In what sense is a morally imperfect being capable of not sinning? If a being always acts in accord with their nature, it would seem logical to assume that the actions of a morally imperfect being would be imperfect.

DR. CRAIG: I think that what Chad has misunderstood is that by “imperfect” one doesn't mean morally flawed. When I say a being is not perfect, I mean that it is not the paradigm of moral goodness – infinite perfection. But it doesn't mean that it's flawed or bad because it's not the paradigm of moral perfection. Adam and Eve in the Garden, for example, were not morally perfect but they were morally innocent – they were sinless. And as sinless persons they could freely choose to obey or disobey God. Once you get rid of this equation between morally imperfect and morally flawed then you can see that there's simply no problem in a being not being morally perfect but still having free will to make moral decisions and to choose good things.

KEVIN HARRIS: Next question. John says,

Dr. Craig, I'm a big fan and have read some of your books and many of your articles on the website. I got a question that has befuddled me and thought you might have some insights. Given our Creator’s omniscience, omnipotence, omnipresence, and perfect nature, what could mankind possibly offer him? Here is an entity with the power to create an entire universe with incomprehensible complexity, and his intellect must be immeasurable. What value can a being of such dimension find in us? What do we bring to the party? Does this make sense?

DR. CRAIG: I think the answer is we bring nothing to the party, John! We contribute nothing to God's value or goodness. He's already of infinite value. What that means therefore is that creation cannot be for God's own sake. It can't be that God is lonely and needs a companion or that he's going to create human beings to increase his joy or something of that sort. The only thing that could motivate creation would be that it would be for the benefit of the creature – that the creature would now have the incomprehensible privilege of coming to know God, an incommensurable good, the locus of perfect goodness and love. What this means, interestingly enough, is that creation as well as salvation is by grace alone. Creation is also solely by grace, just as salvation is solely by grace.

KEVIN HARRIS: Kind of knocks the narcissism right out of you, doesn’t it?

DR. CRAIG: Yes.

KEVIN HARRIS: From the United Kingdom, Pete says,

I've been studying Molinism for a while now and find it to be a deep and enriching model of providence. However there is something that seems troublesome about it. In the book Divine Providence, Thomas Flint argues for a single undivided creative act of will that incorporates all of God's creative decisions. Not only does this include the creation of specific creatures and circumstances, but also his own divine actions in the world such as answers to prayers, prophecies, and miracles. If this is the case, in what sense can we see ourselves as having a relationship with God? God doesn't really respond to, interact with, or react to any of our free choices. I may be missing something in Flint's excellent book. I'd love to know your thoughts on this.

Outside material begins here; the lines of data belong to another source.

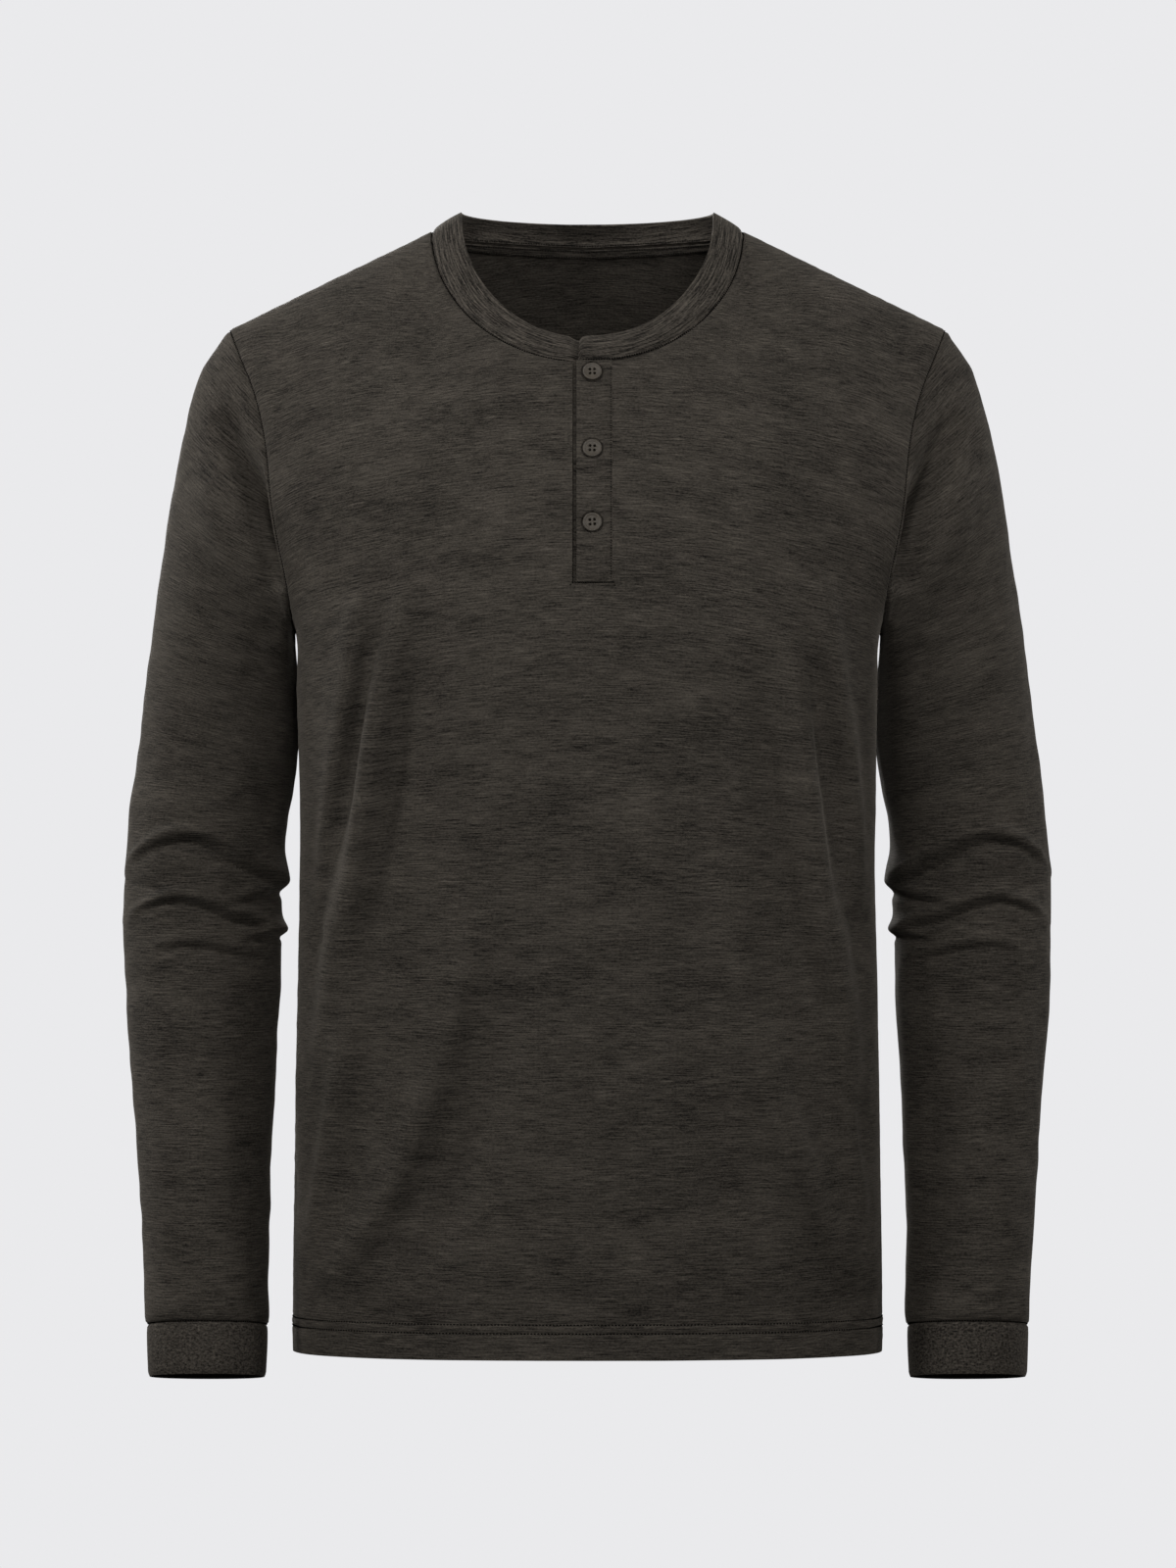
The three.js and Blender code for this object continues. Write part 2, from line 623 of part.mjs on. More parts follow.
function buttonGeometry() {
  const rim = [[0, 0], [4.7, 0], [buttonRadius, 0.7], [buttonRadius, 1.5], [5.2, 2.1],
    [4.4, 1.9], [3.7, 1.4], [0, 1.3]];
  const profile = rim.map(([radius, height]) => new THREE.Vector2(radius, height));
  let solid = toSolid(new THREE.LatheGeometry(profile, buttonSides));
  for (const [x, z] of [[1, 1], [1, -1], [-1, -1], [-1, 1]]) {
    const hole = new THREE.CylinderGeometry(buttonHoleRadius, buttonHoleRadius, 6, 8);
    hole.translate(x * buttonHoleOffset, 1, z * buttonHoleOffset);
    solid = solid.subtract(toSolid(hole));
  }
  const { vertProperties, triVerts } = solid.getMesh();
  const geometry = new THREE.BufferGeometry();
  geometry.setAttribute('position', new THREE.Float32BufferAttribute(vertProperties, 3));
  geometry.setIndex([...triVerts]);
  const flat = geometry.toNonIndexed();
  flat.computeVertexNormals();
  return flat;
}

// The place on the upper placket at a button's level, and the way the cloth faces there
function buttonSeat(level) {
  const columns = upperSheet.columns;
  let row = 0;
  while (row < placketRows - 1 && upperSheet.at[(row + 1) * columns + 1].z > level) row += 1;
  const above = row * columns + 1;
  const below = above + columns;
  const share = (level - upperSheet.at[above].z) / (upperSheet.at[below].z - upperSheet.at[above].z);
  const facing = upperSheet.facing[above].clone().lerp(upperSheet.facing[below], share).normalize();
  const place = upperSheet.at[above].clone().lerp(upperSheet.at[below], share);
  place.x = buttonX;
  return { place: place.addScaledVector(facing, seamGap), facing };
}

const cloth = (name, color) => new THREE.MeshStandardMaterial({
  name, color, roughness: 0.92, metalness: 0 });
const clothColors = {
  front_panel: 0x37342f,
  back_panel: 0x37342f,
  sleeve_left: 0x35322d,
  sleeve_right: 0x35322d,
  cuff_left: 0x2f2c28,
  cuff_right: 0x2f2c28,
  neckband: 0x34312c,
  placket_under: 0x2d2a26,
  placket_upper: 0x38352f,
  neck_tape: 0x2b2824,
};

const shirt = new THREE.Group();
for (const sheet of [...sheets, upperSheet, tapeSheet]) {
  const mesh = new THREE.Mesh(wallGeometry(sheet), cloth(sheet.name, clothColors[sheet.name]));
  mesh.name = sheet.name;
  shirt.add(mesh);
}
buttonLevels.forEach((level, index) => {
  const material = new THREE.MeshStandardMaterial({
    name: 'button', color: 0x4a4540, roughness: 0.5, metalness: 0 });
  const mesh = new THREE.Mesh(buttonGeometry(), material);
  const { place, facing } = buttonSeat(level);
  mesh.name = `button_${index + 1}`;
  mesh.position.copy(place);
  mesh.quaternion.setFromUnitVectors(new THREE.Vector3(0, 1, 0), facing);
  shirt.add(mesh);
});

export default shirt;
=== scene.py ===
import math
import bpy
import numpy as np
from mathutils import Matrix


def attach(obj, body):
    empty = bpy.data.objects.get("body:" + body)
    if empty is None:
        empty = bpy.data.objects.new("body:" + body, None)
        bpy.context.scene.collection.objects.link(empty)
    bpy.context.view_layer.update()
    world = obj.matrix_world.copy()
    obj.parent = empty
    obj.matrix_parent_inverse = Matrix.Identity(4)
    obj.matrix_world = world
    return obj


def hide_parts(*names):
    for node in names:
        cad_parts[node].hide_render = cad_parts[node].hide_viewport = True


# A long-sleeved henley shirt in dark slub jersey, open and hollow as it is when worn.
# Sizes are in millimetres until a mesh is made. The front faces -Y and +Z is up.
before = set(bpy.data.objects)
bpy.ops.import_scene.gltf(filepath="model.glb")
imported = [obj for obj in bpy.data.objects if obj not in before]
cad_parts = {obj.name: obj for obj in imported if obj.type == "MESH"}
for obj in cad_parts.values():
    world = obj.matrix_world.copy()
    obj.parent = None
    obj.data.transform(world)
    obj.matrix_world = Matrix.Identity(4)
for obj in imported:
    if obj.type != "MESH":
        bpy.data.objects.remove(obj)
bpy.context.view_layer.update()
scene = bpy.context.scene
pi = math.pi

# Camera, as the photograph was taken
view = {"place": (0.0003, -4.0, -0.358), "sensor": 32, "shownHeight": 0.984}
camera = bpy.data.objects.new("camera", bpy.data.cameras.new("camera"))
scene.collection.objects.link(camera)
camera.location = view["place"]
camera.rotation_euler = (pi / 2, 0, 0)
camera.data.sensor_fit = "VERTICAL"
camera.data.sensor_height = view["sensor"]
camera.data.lens = view["sensor"] * -view["place"][1] / view["shownHeight"]
scene.camera = camera

scene.view_settings.view_transform = "Standard"
scene.view_settings.look = "None"


# Number helpers
def ease(value, low, high):
    share = np.clip((np.asarray(value, float) - low) / (high - low), 0, 1)
    return share * share * (3 - 2 * share)


def mix(a, b, share):
    return a + (b - a) * share


def unit(vectors):
    return vectors / np.maximum(np.linalg.norm(vectors, axis=-1, keepdims=True), 1e-12)


# A smooth curve through the rows of a table
def curveThrough(at, values):
    at, values = np.array(at, float), np.array(values, float)
    last = len(at) - 1
    ahead = [min(last, k + 1) for k in range(last + 1)]
    behind = [max(0, k - 1) for k in range(last + 1)]
    slope = (values[ahead] - values[behind]) / (at[ahead] - at[behind])
    way = 1 if at[-1] > at[0] else -1

    def read(where):
        where = np.asarray(where, float)
        k = np.clip(np.searchsorted(way * at, way * where, side="right") - 1, 0, last - 1)
        span = at[k + 1] - at[k]
        t = np.clip((where - at[k]) / span, 0, 1)
        t2, t3 = t * t, t * t * t
        return ((2 * t3 - 3 * t2 + 1) * values[k] + (t3 - 2 * t2 + t) * span * slope[k]
                + (3 * t2 - 2 * t3) * values[k + 1] + (t3 - t2) * span * slope[k + 1])
    return read


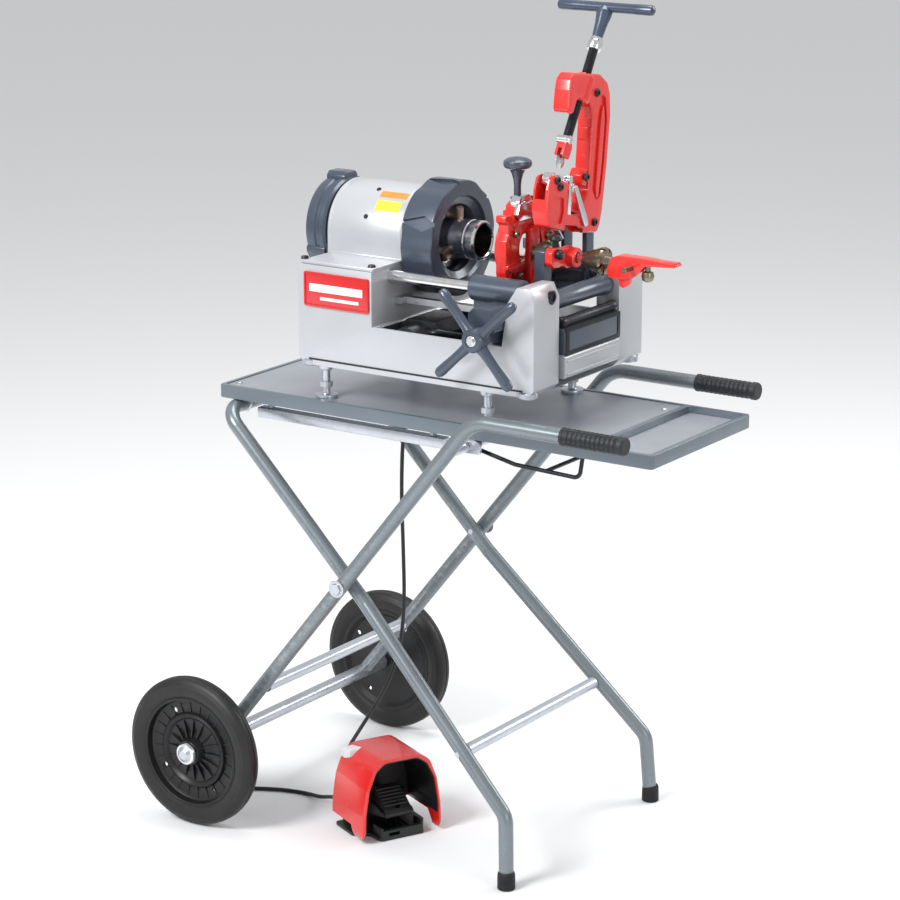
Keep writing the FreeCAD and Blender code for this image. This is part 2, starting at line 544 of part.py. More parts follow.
def make_tools():
    # die head: ring round the spindle line, an arm back to its hinge pin, posts and cam lever
    face = rod("die_disc", "die_radius", "die_width", "die_left", 0, "spindle_z", "X")
    arm = block("die_arm", "die_width", "die_hinge_y", 40, "die_left + 0.5*die_width", "0.5*die_hinge_y",
                "die_hinge_z - 20")
    eye = rod("die_eye", 18, "die_width", "die_left", "die_hinge_y", "die_hinge_z", "X")
    cap = block("die_cap", "die_width", 50, 46, "die_left + 0.5*die_width", -20,
                "spindle_z + die_radius - 24")
    bore = rod("die_hole", "die_bore", 60, "die_left - 5", 0, "spindle_z", "X")
    slots = [block("die_slot_1", 16, "2*die_radius + 10", 20.4, "die_left + 12", 0, "spindle_z - 10.2"),
             block("die_slot_2", 16, 20.4, "2*die_radius - 20", "die_left + 12", 0,
                   "spindle_z - die_radius + 10")]
    pin = rod("die_pin", "pin_radius", "die_width + 18", "die_left - 9", "die_hinge_y", "die_hinge_z", "X")
    stem_hole = rod("die_stem_hole", 6.05, 40, "die_left + 18", -20, "spindle_z + die_radius - 10")
    fuse("die_head", cut("die_bored", fuse("die_solid", face, arm, eye, cap), bore, *slots, stem_hole), pin)
    chasers = []
    for number in range(4):
        chaser = doc.addObject("Part::Box", f"chaser_{number}")
        bind(chaser, Length=15, Width=20, Height=38)
        chaser.Placement = FreeCAD.Placement(
            V(size("die_left") + 4.5, 0, size("spindle_z")), FreeCAD.Rotation(V(1, 0, 0), 90 * number)
        ) * FreeCAD.Placement(V(0, -10, 21), FreeCAD.Rotation())
        chasers.append(chaser)
    group("thread_dies", *chasers)
    stem = rod("lever_stem", 6, 86, "die_left + 18", -20, "spindle_z + die_radius - 8")
    knob_outline = [("0", "0"), ("10", "0"), ("14", "6"), ("27", "14"),
                    ("27", "20"), ("14", "27"), ("0", "28")]
    knob = turned("lever_knob", knob_outline, "die_left + 18", -20, "spindle_z + die_radius + 70", "Z")
    fuse("die_lever", stem, knob)
    # reamer: swing arm on the carriage, sliding bar with fluted cone and lever
    swing_eye = rod("reamer_eye", 18, 18, "carriage_right + 2", -52, "reamer_z + 6", "X")
    swing_arm = block("reamer_link", 18, 64, 26, "carriage_right + 11", "reamer_y - 18", "reamer_z - 9")
    guide = rod("reamer_guide", 19, 34, "carriage_right + 2", "reamer_y", "reamer_z", "X")
    swing_pin = rod("reamer_pin", "pin_radius", 40, "carriage_right - 22", -52, "reamer_z + 6", "X")
    hole = rod("reamer_guide_hole", "reamer_bar + running_gap", 60, "carriage_right - 4", "reamer_y",
               "reamer_z", "X")
    fuse("reamer_arm", cut("reamer_swing", fuse("reamer_solid", swing_eye, swing_arm, guide), hole), swing_pin)
    rod("reamer_shaft", "reamer_bar", "reamer_right - carriage_right - 34", "carriage_right - 20",
        "reamer_y", "reamer_z", "X").Label = "reamer_bar"
    turned("reamer_cone", [("0", "0"), ("10", "0"), ("30", "38"), ("30", "44"), ("14", "44"), ("0", "44")],
           "carriage_right - 64", "reamer_y", "reamer_z", "X")


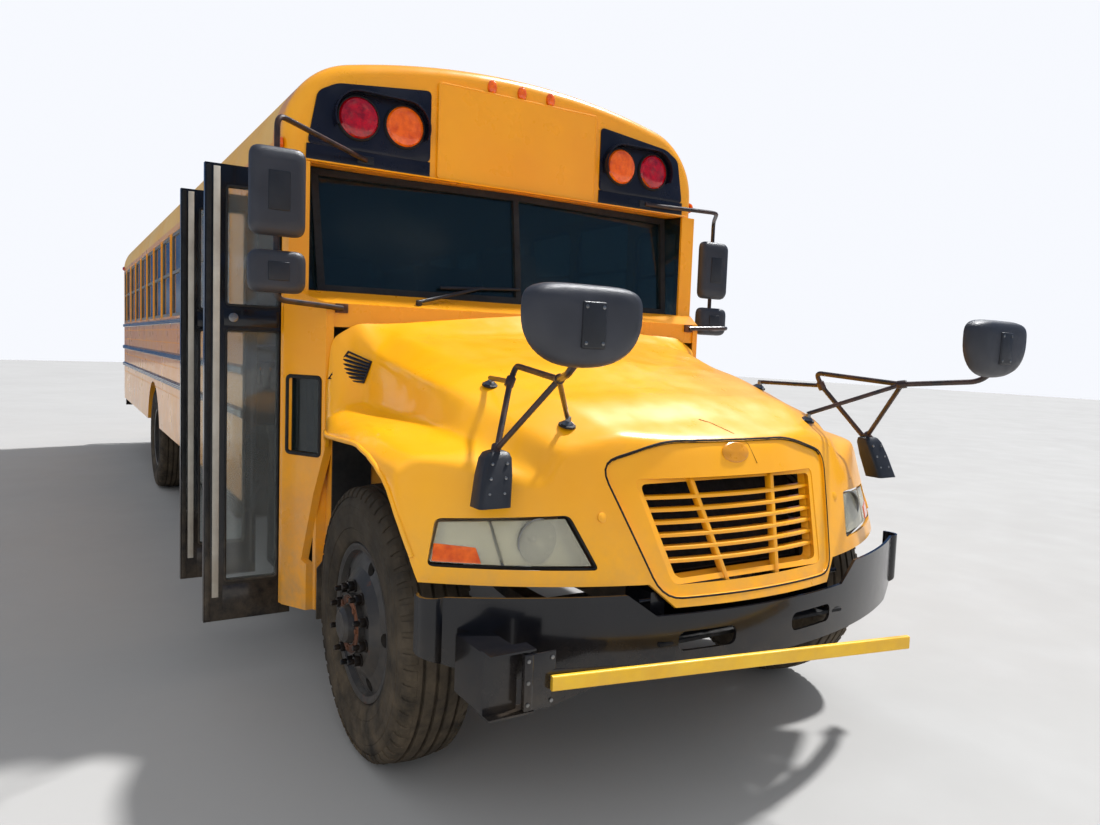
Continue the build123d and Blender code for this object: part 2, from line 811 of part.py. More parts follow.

KEVIN HARRIS: I am so impressed that Pete has been studying Thomas Flint's brilliant defense of Molinism entitled Divine Providence. Moreover, I'm extremely impressed that he discerns one of the differences between Flint's exposition of Molinism and my own. In my simplified exposition of Molinism, I leave out of account what are called counterfactuals of divine freedom. That is to say, if God were in circumstances C, God would freely do A. I don't take those into account. What I talk about is how God, prior to the divine creative decree, is confronted with a range of feasible worlds that are characterized by different counterfactuals of creaturely freedom. Like: if Kevin Harris were in circumstances C, he would freely do A. The claim is that God will choose one of those worlds which is feasible to him to create, and therefore by his divine decree will actualize that world. Then, as a result, he will have what Molina called free knowledge of that world as actual. Now, Flint's exposition is fuller than mine because he takes account of these counterfactuals of divine freedom. What is so interesting and important to understand here is that God does not have middle knowledge of counterfactuals of divine freedom. If he did, those counterfactuals would be true prior to God's divine creative decree and therefore be inconsistent with human freedom. So on Molina's view, when God issues a decree to actualize a world he not only chooses a set of counterfactuals of creaturely freedom but he also simultaneously decrees what he would do in any set of circumstances that he might find himself in. So prior to the divine creative decree, God has middle knowledge of the counterfactuals of creaturely freedom. With the divine creative decree, he decrees which of those feasible worlds will be actual including how he himself would act in any circumstances he might be in. And then in the last moment (or posterior to the decree) is his free knowledge of how he and creatures will act.

It's evident, I think, that this is not at all inimical to having a relationship with God because on this view God does not decree the truth of counterfactuals of creaturely freedom. These are presented to God prior to the divine decree. They are true or false independent of his will. The only counterfactuals that are subject to his will are counterfactuals of divine freedom. Those will take account of how creatures would freely act. So imagine God saying, If I were to find myself in the circumstances that Pontius Pilate would not send Jesus to the cross but would let him go free then I would appoint somebody else to be the procurator in Jerusalem. Those are the kind of things that God will decide, and that obviously takes account of how creatures would act in the various circumstances in which God might place them. So this definitely is conducive to a relationship with God. His decrees take cognizance of what you would do in those different circumstances.